Practical Example (SoA)
Let's say we have a simple vertex structure:
struct Vertex {
glm::vec3 position;
glm::vec3 normal;
glm::vec2 uv;
// ... other data ...
};
Using SoA, we'd separate this into:
std::vector<glm::vec3> positions;
std::vector<glm::vec3> normals;
std::vector<glm::vec2> uvs;
// ... other data arrays ...
Now, to render with just positions and normals:
// Generate and bind VBOs for positions and normals
GLuint positionVBO, normalVBO;
glGenBuffers(1, &positionVBO);
glGenBuffers(1, &normalVBO);
glBindBuffer(GL_ARRAY_BUFFER, positionVBO);
glBufferData(GL_ARRAY_BUFFER, positions.size() * sizeof(glm::vec3), positions.data(), GL_STATIC_DRAW);
glBindBuffer(GL_ARRAY_BUFFER, normalVBO);
glBufferData(GL_ARRAY_BUFFER, normals.size() * sizeof(glm::vec3), normals.data(), GL_STATIC_DRAW);
// In the rendering loop:
glBindBuffer(GL_ARRAY_BUFFER, positionVBO);
glVertexAttribPointer(0, 3, GL_FLOAT, GL_FALSE, 0, 0);
glEnableVertexAttribArray(0);
glBindBuffer(GL_ARRAY_BUFFER, normalVBO);
glVertexAttribPointer(1, 3, GL_FLOAT, GL_FALSE, 0, 0);
glEnableVertexAttribArray(1);
glDrawArrays(GL_TRIANGLES, 0, positions.size());
Conclusion
Efficiently transferring vertex data is crucial for optimal OpenGL performance.
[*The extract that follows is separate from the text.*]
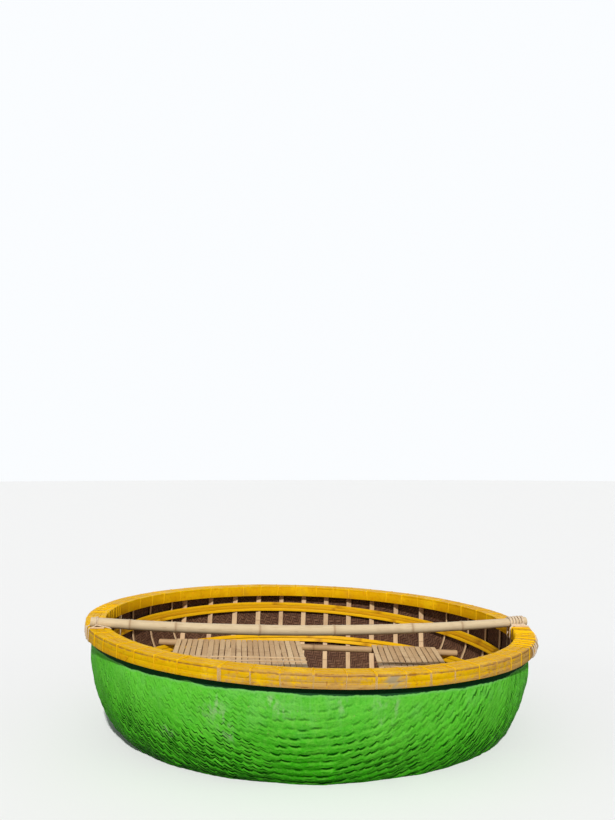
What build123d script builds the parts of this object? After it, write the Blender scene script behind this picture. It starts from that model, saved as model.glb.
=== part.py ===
from build123d import *
from math import asin, cos, degrees, radians, sin, sqrt
import os

# Round basket boat of woven bamboo. Sizes in millimetres.
# The origin is the middle of the laden waterline, +Z is up, +X is to the right,
# and the cross pole lies a little askew on the near side (-Y).

# Rim and water
RIM_RADIUS = 1000          # outside of the rim laths
RIM_INSIDE = 917           # inside of the rim laths
RIM_TOP = 420              # top of the rim above the water
CAP_THICK = 8              # laths laid flat on top of the rim
RIM_DEPTH = 51             # top of the rim to the underside of its bundles

# Bowl: straight collar, bilge, turn, and a nearly flat bottom, each tangent to the next
HULL_RADIUS = 972
HULL_WALL = 11
HULL_EDGE = RIM_TOP - CAP_THICK
COLLAR_END = RIM_TOP - 110
BILGE_RADIUS = 480
BILGE_END = 28             # degrees below level where the bilge ends
TURN_RADIUS = 420
TURN_END = 75              # degrees below level where the turn ends

# Ribs are split bamboo in two layers, laid across each other
RIB_WIDE = 26
RIB_THICK = 6
RIB_PITCH = 129
RIB_FIRST = -675           # the first rib's distance from the middle
RIB_COUNT = 11
RIB_TOP = RIM_TOP - RIM_DEPTH

# Hoops hold the ribs out against the wall. Each is a row of bent strips, one above the other,
# which show as one band with a groove between two strips.
HOOP_THICK = 8
GROOVE_WIDE = 2
GROOVE_DEEP = 3
# name, height of the top edge in the middle, strips, strip height, tilt in degrees, bearing of the high side
HOOPS = [
    ("hoop_upper", RIM_TOP - 146, 3, 14, 3.24, 110.8),
    ("hoop_lower", RIM_TOP - 266, 2, 17, 0, 0),
]

# Bench of bamboo slats on two bearers, whose ends sit on the lower hoop
BEARER_RADIUS = 16
BEARER_NEAR = -150
BEARER_FAR = 530
BEARER_SINK = 2            # depth of the notch over the hoop, and of the flat under the slats
SLAT_WIDE = 25
SLAT_PITCH = 28
SLAT_THICK = 8
SLAT_LONG = 715
BATTEN_WIDE = 14
BATTEN_THICK = 4
# name, middle of the panel along X, number of slats, turn in degrees
PANELS = [
    ("bench_slats_left", -335, 23, 4.8),
    ("bench_slats_right", 500, 12, 0),
]
BATTEN_PLACES = (-95, -25)  # along a panel, from its middle

# Cross pole of whole bamboo, bowed down between its ends and lashed on a little askew
POLE_TURN = 11.6           # degrees, its right end towards the far side
POLE_PLACE = -200          # its distance from the middle
POLE_HALF = 972
POLE_SAG = 39
POLE_SEAT = 3              # depth of the flat where it lies on the rim
POLE_BORE = 13             # radius and depth of the hollow in its open ends
POLE_BORE_DEEP = 40
JOINT_RISE = 2             # how far a bamboo joint stands out of the pole
JOINT_WIDE = 8
# the pole's lengths from joint to joint: where each starts and ends along it, and its radius
POLE_LENGTHS = [
    (-POLE_HALF, -811, 20),
    (-811, -621, 21),
    (-621, -263, 22),
    (-263, 66, 22.5),
    (66, 423, 22),
    (423, 658, 21),
    (658, POLE_HALF, 19.5),
]

# Ties between the rim and the lower hoop: name, bearing in degrees
TIE_RADIUS = 2.5
TIE_PLACE = 916
HOOP_TIES = [("hoop_tie_left", 170.5), ("hoop_tie_right", 1.4)]

WIDE = 2400                # wider than the boat, for cutting shapes


def arc_at(centre, radius, start, end):
    """Arc in the upright plane, its angles counted down from level."""
    places = []
    for angle in (start, (start + end) / 2, end):
        turn = radians(angle)
        places.append((centre[0] + radius * cos(turn), centre[1] - radius * sin(turn)))
    return ThreePointArc(*places)


def bowl_curve(inset):
    """The bowl's half section, taken in by inset from the outside, from the collar to the axis."""
    bilge = (HULL_RADIUS - BILGE_RADIUS, COLLAR_END)
    step = BILGE_RADIUS - TURN_RADIUS
    turn = (bilge[0] + step * cos(radians(BILGE_END)), bilge[1] - step * sin(radians(BILGE_END)))
    slope = radians(TURN_END)
    bottom_radius = TURN_RADIUS + turn[0] / cos(slope)
    bottom = (0, turn[1] + (bottom_radius - TURN_RADIUS) * sin(slope))
    return [
        arc_at(bilge, BILGE_RADIUS - inset, 0, BILGE_END),
        arc_at(turn, TURN_RADIUS - inset, BILGE_END, TURN_END),
        arc_at(bottom, bottom_radius - inset, TURN_END, 90),
    ]


def bowl_layer(outside, inside, top):
    """A shell that follows the bowl between two insets, open at the top."""
    outer = bowl_curve(outside)
    inner = bowl_curve(inside)
    wide = HULL_RADIUS - outside
    narrow = HULL_RADIUS - inside
    edges = outer + inner
    edges.append(Line((wide, top), (wide, COLLAR_END)))
    edges.append(Line((narrow, top), (narrow, COLLAR_END)))
    edges.append(Line((wide, top), (narrow, top)))
    edges.append(Line(outer[-1] @ 1, inner[-1] @ 1))
    return revolve(Plane.XZ * make_face(edges), Axis.Z)


def bowl_space(inset, top):
    """The room inside the bowl, up to a height."""
    curve = bowl_curve(inset)
    wide = HULL_RADIUS - inset
    edges = list(curve)
    edges.append(Line((wide, top), (wide, COLLAR_END)))
    edges.append(Line((wide, top), (0, top)))
    edges.append(Line((0, top), curve[-1] @ 1))
    return revolve(Plane.XZ * make_face(edges), Axis.Z)


def ring(inside, outside, low, high):
    """A bent lath as a ring with an upright section."""
    section = Pos((inside + outside) / 2, (low + high) / 2) * Rectangle(outside - inside, high - low)
    return revolve(Plane.XZ * section, Axis.Z)


def hull():
    return bowl_layer(0, HULL_WALL, HULL_EDGE)


def rim_laths():
    """Laths bent round the hull's edge, outside, inside and on top."""
    under = RIM_TOP - RIM_DEPTH
    top = RIM_TOP - CAP_THICK
    half = (under + top) / 2
    hull_inside = HULL_RADIUS - HULL_WALL
    # name, inside radius, outside radius, bottom, top
    laths = [
        ("rim_outer_core", HULL_RADIUS, 985, under, top),
        ("rim_outer_upper", 985, RIM_RADIUS, half, top),
        ("rim_outer_lower", 985, RIM_RADIUS, under, half),
        ("rim_inner_core", 946, hull_inside, under, top),
        ("rim_inner_middle", 932, 946, under, top),
        ("rim_inner_face", RIM_INSIDE, 932, under, top),
        ("rim_cap_inner", RIM_INSIDE, 944, top, RIM_TOP),
        ("rim_cap_middle", 944, 972, top, RIM_TOP),
        ("rim_cap_outer", 972, RIM_RADIUS, top, RIM_TOP),
    ]
    return {name: ring(inside, outside, low, high) for name, inside, outside, low, high in laths}


def ribs(outside, across):
    """One layer of ribs. Those that run across lie along X, the others along Y."""
    layer = bowl_layer(outside, outside + RIB_THICK, RIB_TOP)
    strips = []
    for number in range(RIB_COUNT):
        place = RIB_FIRST + number * RIB_PITCH
        if across:
            slab = Pos(0, place, 0) * Box(WIDE, RIB_WIDE, WIDE)
        else:
            slab = Pos(place, 0, 0) * Box(RIB_WIDE, WIDE, WIDE)
        strips.append(layer & slab)
    return Compound(children=[solid for strip in strips for solid in strip.solids()])


def hoop(top, count, high, tilt, bearing):
    """A band that follows the ribs' inner faces, cut between tilted planes, with its strips' grooves."""
    outside = HULL_WALL + 2 * RIB_THICK
    inside = outside + HOOP_THICK
    layer = bowl_layer(outside, inside, RIB_TOP)
    face = bowl_layer(inside - GROOVE_DEEP, inside + GROOVE_DEEP, RIB_TOP)
    tilted = Pos(0, 0, top) * Rot(0, 0, bearing) * Rot(0, -tilt, 0)
    whole = count * high + (count - 1) * GROOVE_WIDE
    band = layer & (tilted * Pos(0, 0, -whole / 2) * Box(WIDE, WIDE, whole))
    for number in range(1, count):
        middle = GROOVE_WIDE / 2 - number * (high + GROOVE_WIDE)
        band -= face & (tilted * Pos(0, 0, middle) * Box(WIDE, WIDE, GROOVE_WIDE))
    return band


def bearer(place, hoop_top, notch):
    """A round bearer along X, notched over the hoop and flattened under the slats."""
    middle = hoop_top - BEARER_SINK + BEARER_RADIUS
    pole = Pos(0, place, middle) * Rot(0, 90, 0) * Cylinder(BEARER_RADIUS, WIDE)
    pole &= bowl_space(HULL_WALL + RIB_THICK, RIM_TOP)
    shave = Pos(0, place, middle + 2 * BEARER_RADIUS - BEARER_SINK) * Box(WIDE, WIDE, 2 * BEARER_RADIUS)
    return pole - shave - notch


def bench_panel(middle, count, turn, low):
    """Slats side by side from the near bearer to the far one, and two battens across them."""
    slats = []
    depth = (BEARER_NEAR + BEARER_FAR) / 2
    place = Pos(middle, depth, low) * Rot(0, 0, turn)
    for number in range(count):
        side = (number - (count - 1) / 2) * SLAT_PITCH
        slats.append(place * Pos(side, 0, SLAT_THICK / 2) * Box(SLAT_WIDE, SLAT_LONG, SLAT_THICK))
    battens = []
    long = count * SLAT_PITCH
    for along in BATTEN_PLACES:
        height = SLAT_THICK + BATTEN_THICK / 2
        battens.append(place * Pos(0, along, height) * Box(long, BATTEN_WIDE, BATTEN_THICK))
    return Compound(children=slats), Compound(children=battens)


def pole_spot(along, bow, lift):
    """Where the pole's axis is at a distance from its middle, and how far it slopes there."""
    rise = bow - sqrt(bow ** 2 - along ** 2)
    return Rot(0, 0, POLE_TURN) * Pos(along, POLE_PLACE, lift + rise) * Rot(0, -degrees(asin(along / bow)), 0)


def cross_pole(rim_cap):
    """Bamboo pole on an arc: a straight length from joint to joint, a collar at each joint, open ends."""
    bow = (POLE_HALF ** 2 + POLE_SAG ** 2) / (2 * POLE_SAG)
    rim_edge = sqrt(RIM_INSIDE ** 2 - POLE_PLACE ** 2)
    edge_rise = bow - sqrt(bow ** 2 - rim_edge ** 2)
    lift = RIM_TOP - POLE_SEAT + POLE_LENGTHS[-1][2] - edge_rise
    pole = None
    for start, end, radius in POLE_LENGTHS:
        axis = Line(pole_spot(start, bow, lift).position, pole_spot(end, bow, lift).position)
        length = extrude(Plane(origin=axis @ 0, z_dir=axis % 0) * Circle(radius), axis.length)
        if pole is None:
            pole = length
        else:
            collar = Rot(0, 90, 0) * Cylinder(radius + JOINT_RISE, JOINT_WIDE)
            pole += length + pole_spot(start, bow, lift) * collar
    for end in (-POLE_HALF, POLE_HALF):
        pole -= pole_spot(end, bow, lift) * Rot(0, 90, 0) * Cylinder(POLE_BORE, 2 * POLE_BORE_DEEP)
    return pole - rim_cap


def hoop_tie(bearing, hoop_top):
    """Cord pulled tight from the rim straight down to the lower hoop."""
    high = RIM_TOP - RIM_DEPTH
    turn = radians(bearing)
    cord = Cylinder(TIE_RADIUS, high - hoop_top)
    return Pos(TIE_PLACE * cos(turn), TIE_PLACE * sin(turn), (high + hoop_top) / 2) * cord


def build():
    parts = {"woven_hull": hull()}
    parts.update(rim_laths())
    parts["ribs_across"] = ribs(HULL_WALL, True)
    parts["ribs_lengthways"] = ribs(HULL_WALL + RIB_THICK, False)
    for name, top, count, high, tilt, bearing in HOOPS:
        parts[name] = hoop(top, count, high, tilt, bearing)
    hoop_top = HOOPS[1][1]
    parts["bench_bearer_near"] = bearer(BEARER_NEAR, hoop_top, parts["hoop_lower"])
    parts["bench_bearer_far"] = bearer(BEARER_FAR, hoop_top, parts["hoop_lower"])
    slat_low = hoop_top + 2 * BEARER_RADIUS - 2 * BEARER_SINK
    for name, middle, count, turn in PANELS:
        slats, battens = bench_panel(middle, count, turn, slat_low)
        parts[name] = slats
        parts[name.replace("slats", "battens")] = battens
    rim_cap = ring(RIM_INSIDE, RIM_RADIUS, RIM_TOP - CAP_THICK, RIM_TOP)
    parts["cross_pole"] = cross_pole(rim_cap)
    for name, bearing in HOOP_TIES:
        parts[name] = hoop_tie(bearing, hoop_top)
    return parts


os.makedirs("parts", exist_ok=True)
for node, shape in build().items():
    export_step(shape, f"parts/{node}.step")
    print(node, len(shape.solids()), round(shape.volume / 1000), "cm3")
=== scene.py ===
from math import atan, cos, pi, radians, sin, sqrt, tan

import bmesh
import bpy
import numpy as np
from mathutils import Matrix, Vector


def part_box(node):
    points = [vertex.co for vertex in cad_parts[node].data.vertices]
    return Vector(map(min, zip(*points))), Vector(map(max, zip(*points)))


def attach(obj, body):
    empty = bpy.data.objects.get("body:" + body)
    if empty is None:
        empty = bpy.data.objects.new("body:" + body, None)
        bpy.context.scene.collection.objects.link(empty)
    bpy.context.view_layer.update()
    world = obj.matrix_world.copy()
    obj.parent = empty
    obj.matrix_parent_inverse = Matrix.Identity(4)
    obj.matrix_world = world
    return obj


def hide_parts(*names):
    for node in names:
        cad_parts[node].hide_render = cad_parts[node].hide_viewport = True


# The looks of a round basket boat of woven bamboo. Sizes are in metres and angles in degrees,
# apart from those written with radians(). Bearings are counted from +X towards +Y.

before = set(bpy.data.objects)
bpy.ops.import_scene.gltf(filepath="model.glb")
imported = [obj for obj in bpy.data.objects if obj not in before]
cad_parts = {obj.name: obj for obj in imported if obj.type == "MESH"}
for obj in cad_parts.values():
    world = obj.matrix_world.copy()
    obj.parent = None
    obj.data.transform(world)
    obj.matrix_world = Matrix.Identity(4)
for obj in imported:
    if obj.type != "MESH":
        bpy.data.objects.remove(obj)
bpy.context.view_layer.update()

# Driving sizes, read from the frame where it has them
RIM_RADIUS = round(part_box("rim_cap_outer")[1].x, 3)
RIM_TOP = round(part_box("rim_cap_outer")[1].z, 3)
CAP_LOW = round(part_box("rim_cap_outer")[0].z, 3)
RIM_UNDER = round(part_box("rim_outer_lower")[0].z, 3)
RIM_INSIDE = 0.917
HULL_RADIUS = round(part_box("woven_hull")[1].x, 3)
HULL_WALL = 0.011
COLLAR_END = RIM_TOP - 0.110
BILGE_RADIUS = 0.480
BILGE_END = radians(28)
TURN_RADIUS = 0.420
TURN_END = radians(75)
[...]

By using techniques like SoA, separate VBOs, glBufferSubData
, and buffer orphaning, you can significantly reduce data transfer overhead and boost your rendering speed. Experiment with these strategies and see what works best for your specific use case. Keep your data lean, and your GPU happy! Remember, every byte counts when you're pushing millions of vertices per frame. Happy coding, and may your frame rates be high!